In short, the officers bound Gray, put him face down on the floor of a van, and then made fast starts, stops, and swerves to bounce him around against the van’s unpadded metal benches and walls. But White Wingers insist his death was an accident … because the medical examiner concluded the officers probably didn’t use their hands to slam Gray around.

You know, in the same way 18 people in Salem died by accident… because the hangman didn’t use his hands to strangle them.

“RFRA does not entitle them to block third parties from engaging in conduct with which they disagree”

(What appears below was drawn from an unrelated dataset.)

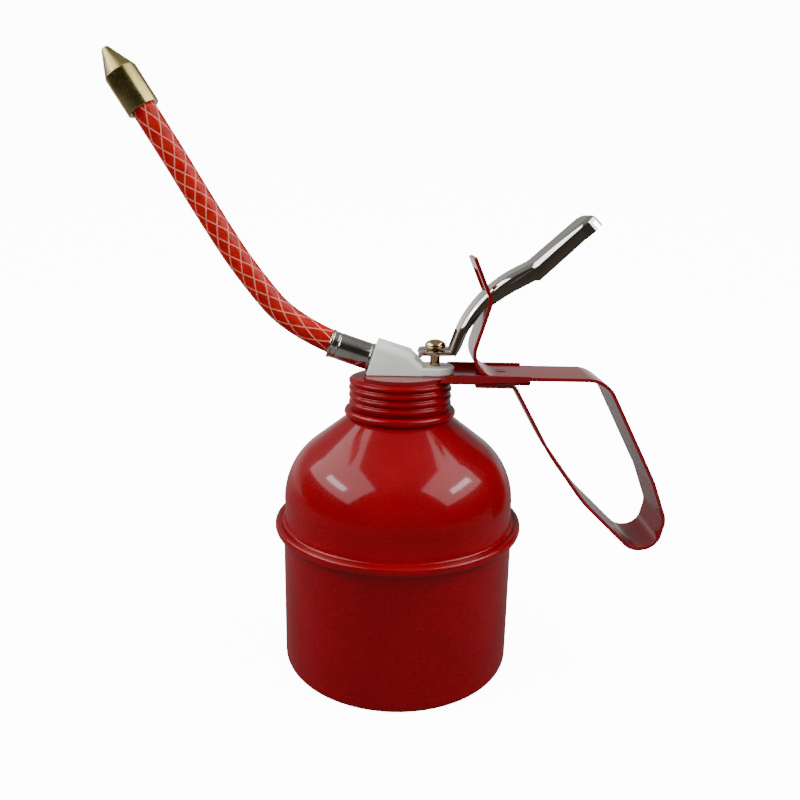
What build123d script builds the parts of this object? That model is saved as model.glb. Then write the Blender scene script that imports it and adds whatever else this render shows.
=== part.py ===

And in good news, because we need some, the Fifth Circuit Court of Appeals held the Obama administration’s contraception compromise for religious groups does not violate the Religious Freedom Restoration Act:

Although the plaintiffs have identified several acts that offend their religious beliefs, the acts they are required to perform do not include providing or facilitating access to contraceptives. The acts that violate their faith are the acts of the government, insurers, and third-party administrators, but RFRA does not entitle them to block third parties from engaging in conduct with which they disagree.

The plaintiffs, all religious groups, argued that merely filling out a form to notify the federal government that their employee health insurance will not cover birth control would violate their religious freedom … because their employees would be eligible for birth control coverage, free of charge, through a separate insurance rider.

In other words, “Our health insurance won’t cover that because it offends our religious beliefs … and we won’t let you get coverage anywhere else either.” That second part, the court concluded, is not what the RFRA protects.

Of course the U.S. Supreme Court might ignore that unanimous Fifth Circuit opinion – and every other circuit that has considered this issue – and decide to overturn them all. But for now, at least, it’s good news.